## [Data]
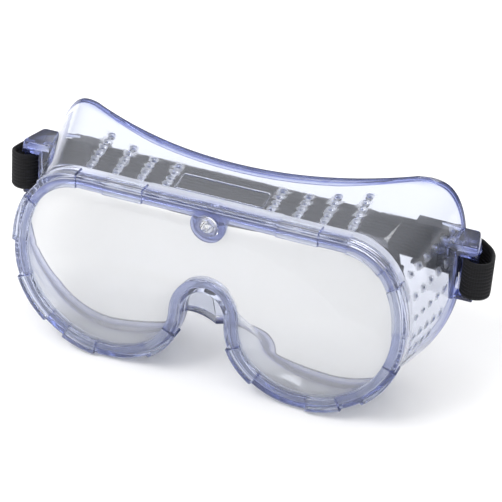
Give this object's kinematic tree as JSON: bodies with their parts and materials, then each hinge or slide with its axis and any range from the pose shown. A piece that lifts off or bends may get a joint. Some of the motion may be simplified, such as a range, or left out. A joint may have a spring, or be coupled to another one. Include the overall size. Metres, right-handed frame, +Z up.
{
  "type": "safety goggles",
  "caption": "Clear vented safety goggles: soft moulded frame with face skirt and castellated lens groove, flat lens held by a domed stud, and an elastic headband with slides.",
  "frame": {"origin": "on the table under the middle of the goggles as they rest, centred on the whole object's box", "axes": "+X to the right seen from in front, +Y from the lens back towards the face, +Z up; the lens leans back about 10 degrees, as the goggles do when they rest on a table"},
  "size_m": [0.207, 0.0716, 0.0796],
  "materials": {
    "clear_vinyl": "clear soft vinyl with a blue-violet tint, glossy",
    "lens_sheet": "clear polycarbonate sheet, polished",
    "stud_plastic": "water-clear hard plastic, polished",
    "elastic": "black ribbed woven elastic",
    "slide_plastic": "black moulded acetal, satin"
  },
  "bodies": {
    "frame": {"frame_moulding": "clear_vinyl", "lens": "lens_sheet", "lens_stud": "stud_plastic", "strap_loop_left": "elastic", "strap_loop_right": "elastic"},
    "headband": {"headband_run": "elastic"},
    "slide_left": {"strap_slide_left": "slide_plastic"},
    "slide_right": {"strap_slide_right": "slide_plastic"}
  },
  "joints": [
    {"name": "headband_pull", "type": "slide", "parent": "frame", "child": "headband", "axis": [0, 0.9829, -0.1843], "range_m": [0, 0.07], "stiffness_N_per_m": 90, "deforming": ["strap_loop_left", "strap_loop_right"]},
    {"name": "slide_left_adjust", "type": "slide", "parent": "headband", "child": "slide_left", "axis": [1, 0, 0], "range_m": [0, 0.025]},
    {"name": "slide_right_adjust", "type": "slide", "parent": "headband", "child": "slide_right", "axis": [-1, 0, 0], "range_m": [0, 0.025]}
  ]
}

## [Problem details]
Gather and copy every line of the data in which the string "object" is found.

## [Result]
Give this object's kinematic tree as JSON: bodies with their parts and materials, then each hinge or slide with its axis and any range from the pose shown. A piece that lifts off or bends may get a joint. Some of the motion may be simplified, such as a range, or left out. A joint may have a spring, or be coupled to another one. Include the overall size. Metres, right-handed frame, +Z up.
  "frame": {"origin": "on the table under the middle of the goggles as they rest, centred on the whole object's box", "axes": "+X to the right seen from in front, +Y from the lens back towards the face, +Z up; the lens leans back about 10 degrees, as the goggles do when they rest on a table"},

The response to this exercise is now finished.